* Begin DATA EXCERPT *
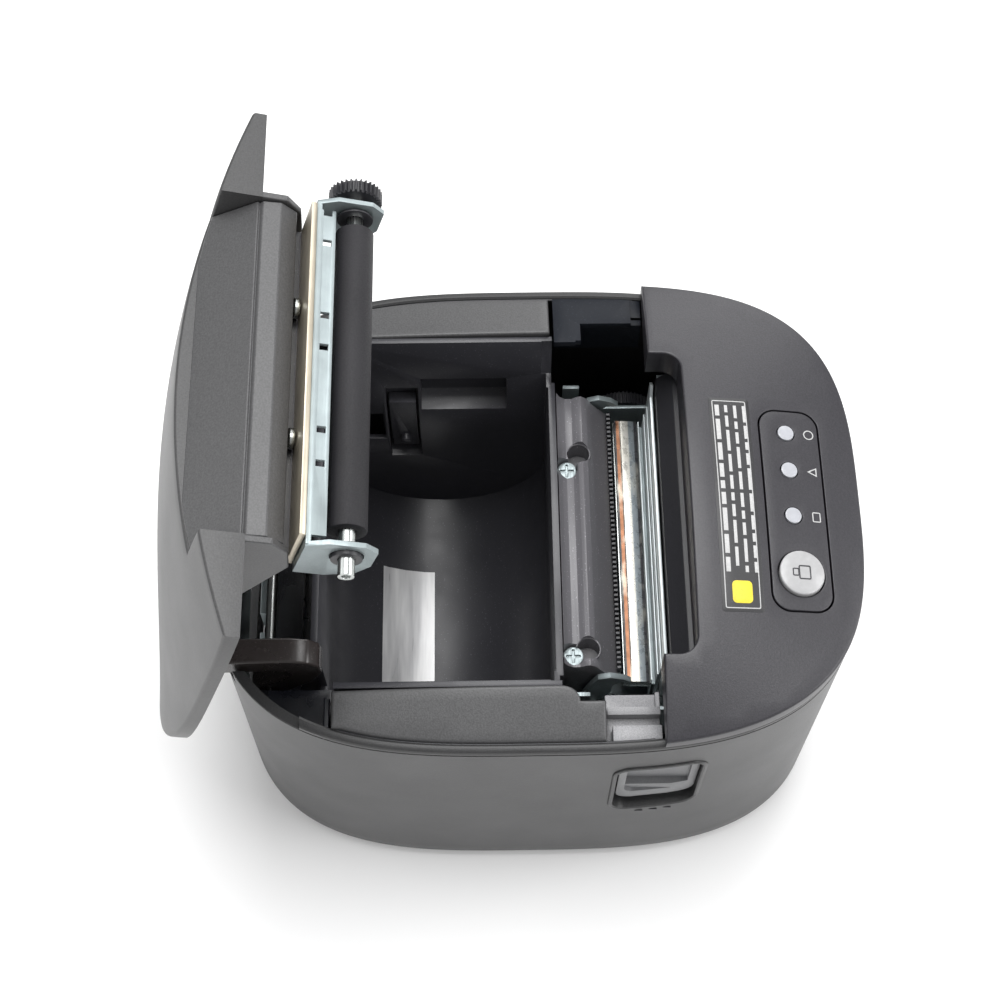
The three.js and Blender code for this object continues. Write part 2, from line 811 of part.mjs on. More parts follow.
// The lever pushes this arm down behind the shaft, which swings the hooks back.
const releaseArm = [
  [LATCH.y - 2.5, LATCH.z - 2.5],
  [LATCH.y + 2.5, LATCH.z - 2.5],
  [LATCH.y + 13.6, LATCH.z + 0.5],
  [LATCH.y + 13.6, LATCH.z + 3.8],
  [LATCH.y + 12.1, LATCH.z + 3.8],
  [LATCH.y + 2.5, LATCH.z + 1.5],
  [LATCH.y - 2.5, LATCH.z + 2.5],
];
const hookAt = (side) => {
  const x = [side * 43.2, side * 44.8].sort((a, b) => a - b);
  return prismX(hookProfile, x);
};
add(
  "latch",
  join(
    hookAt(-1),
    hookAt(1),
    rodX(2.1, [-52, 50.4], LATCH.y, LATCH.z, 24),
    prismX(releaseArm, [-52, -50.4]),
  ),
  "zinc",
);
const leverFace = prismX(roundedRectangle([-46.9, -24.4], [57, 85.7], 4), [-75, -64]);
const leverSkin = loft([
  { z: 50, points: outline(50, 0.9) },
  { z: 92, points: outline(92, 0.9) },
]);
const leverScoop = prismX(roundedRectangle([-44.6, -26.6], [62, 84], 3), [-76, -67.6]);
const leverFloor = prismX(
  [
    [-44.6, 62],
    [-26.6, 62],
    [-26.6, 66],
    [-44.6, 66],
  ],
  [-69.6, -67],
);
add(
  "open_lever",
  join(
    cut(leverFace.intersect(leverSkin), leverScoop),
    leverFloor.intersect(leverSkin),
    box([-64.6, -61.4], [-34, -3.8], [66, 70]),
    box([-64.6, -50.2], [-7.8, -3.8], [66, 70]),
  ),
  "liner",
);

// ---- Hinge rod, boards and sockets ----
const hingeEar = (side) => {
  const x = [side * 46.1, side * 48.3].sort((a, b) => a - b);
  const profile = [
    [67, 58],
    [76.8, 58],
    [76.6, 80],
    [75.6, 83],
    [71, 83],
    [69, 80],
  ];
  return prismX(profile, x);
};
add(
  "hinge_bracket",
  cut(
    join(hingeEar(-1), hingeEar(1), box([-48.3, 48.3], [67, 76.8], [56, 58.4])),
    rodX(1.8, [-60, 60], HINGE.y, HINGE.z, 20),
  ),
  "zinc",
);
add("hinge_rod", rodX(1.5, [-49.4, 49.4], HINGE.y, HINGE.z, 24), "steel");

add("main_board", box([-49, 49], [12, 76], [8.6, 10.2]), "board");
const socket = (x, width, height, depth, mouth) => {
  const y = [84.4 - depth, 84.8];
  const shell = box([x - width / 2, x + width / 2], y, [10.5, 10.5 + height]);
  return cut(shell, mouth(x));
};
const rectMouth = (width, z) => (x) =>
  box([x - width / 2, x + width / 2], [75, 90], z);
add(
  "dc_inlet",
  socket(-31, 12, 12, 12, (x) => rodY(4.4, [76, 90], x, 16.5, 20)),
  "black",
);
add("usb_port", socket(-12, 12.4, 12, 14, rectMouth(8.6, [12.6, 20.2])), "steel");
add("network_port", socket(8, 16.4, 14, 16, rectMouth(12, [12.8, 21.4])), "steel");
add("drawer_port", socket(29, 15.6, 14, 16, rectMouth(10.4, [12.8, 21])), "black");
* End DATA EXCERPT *
» **WHAT NEEDS TO BE DONE**
Reproduce the data in full, exactly as presented.

» **ANSWER FOR THE TASK**
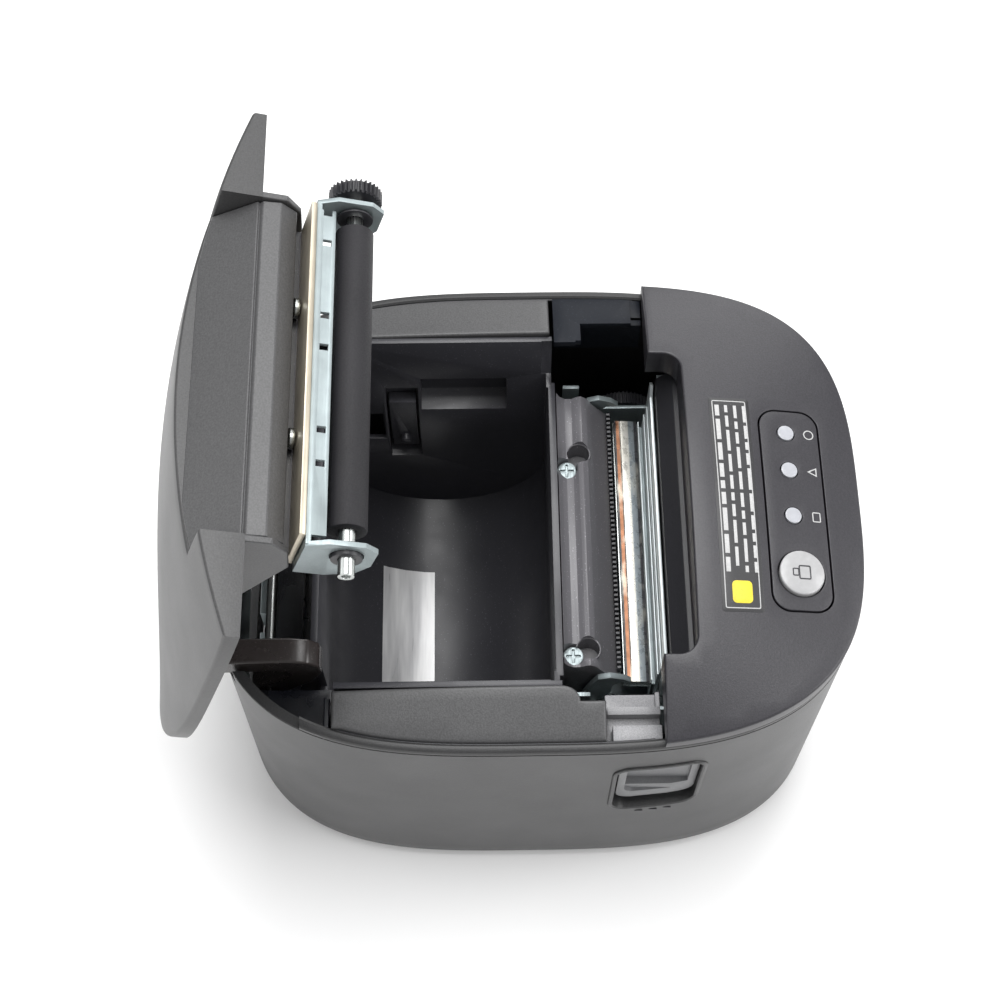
The three.js and Blender code for this object continues. Write part 2, from line 811 of part.mjs on. More parts follow.
// The lever pushes this arm down behind the shaft, which swings the hooks back.
const releaseArm = [
  [LATCH.y - 2.5, LATCH.z - 2.5],
  [LATCH.y + 2.5, LATCH.z - 2.5],
  [LATCH.y + 13.6, LATCH.z + 0.5],
  [LATCH.y + 13.6, LATCH.z + 3.8],
  [LATCH.y + 12.1, LATCH.z + 3.8],
  [LATCH.y + 2.5, LATCH.z + 1.5],
  [LATCH.y - 2.5, LATCH.z + 2.5],
];
const hookAt = (side) => {
  const x = [side * 43.2, side * 44.8].sort((a, b) => a - b);
  return prismX(hookProfile, x);
};
add(
  "latch",
  join(
    hookAt(-1),
    hookAt(1),
    rodX(2.1, [-52, 50.4], LATCH.y, LATCH.z, 24),
    prismX(releaseArm, [-52, -50.4]),
  ),
  "zinc",
);
const leverFace = prismX(roundedRectangle([-46.9, -24.4], [57, 85.7], 4), [-75, -64]);
const leverSkin = loft([
  { z: 50, points: outline(50, 0.9) },
  { z: 92, points: outline(92, 0.9) },
]);
const leverScoop = prismX(roundedRectangle([-44.6, -26.6], [62, 84], 3), [-76, -67.6]);
const leverFloor = prismX(
  [
    [-44.6, 62],
    [-26.6, 62],
    [-26.6, 66],
    [-44.6, 66],
  ],
  [-69.6, -67],
);
add(
  "open_lever",
  join(
    cut(leverFace.intersect(leverSkin), leverScoop),
    leverFloor.intersect(leverSkin),
    box([-64.6, -61.4], [-34, -3.8], [66, 70]),
    box([-64.6, -50.2], [-7.8, -3.8], [66, 70]),
  ),
  "liner",
);

// ---- Hinge rod, boards and sockets ----
const hingeEar = (side) => {
  const x = [side * 46.1, side * 48.3].sort((a, b) => a - b);
  const profile = [
    [67, 58],
    [76.8, 58],
    [76.6, 80],
    [75.6, 83],
    [71, 83],
    [69, 80],
  ];
  return prismX(profile, x);
};
add(
  "hinge_bracket",
  cut(
    join(hingeEar(-1), hingeEar(1), box([-48.3, 48.3], [67, 76.8], [56, 58.4])),
    rodX(1.8, [-60, 60], HINGE.y, HINGE.z, 20),
  ),
  "zinc",
);
add("hinge_rod", rodX(1.5, [-49.4, 49.4], HINGE.y, HINGE.z, 24), "steel");

add("main_board", box([-49, 49], [12, 76], [8.6, 10.2]), "board");
const socket = (x, width, height, depth, mouth) => {
  const y = [84.4 - depth, 84.8];
  const shell = box([x - width / 2, x + width / 2], y, [10.5, 10.5 + height]);
  return cut(shell, mouth(x));
};
const rectMouth = (width, z) => (x) =>
  box([x - width / 2, x + width / 2], [75, 90], z);
add(
  "dc_inlet",
  socket(-31, 12, 12, 12, (x) => rodY(4.4, [76, 90], x, 16.5, 20)),
  "black",
);
add("usb_port", socket(-12, 12.4, 12, 14, rectMouth(8.6, [12.6, 20.2])), "steel");
add("network_port", socket(8, 16.4, 14, 16, rectMouth(12, [12.8, 21.4])), "steel");
add("drawer_port", socket(29, 15.6, 14, 16, rectMouth(10.4, [12.8, 21])), "black");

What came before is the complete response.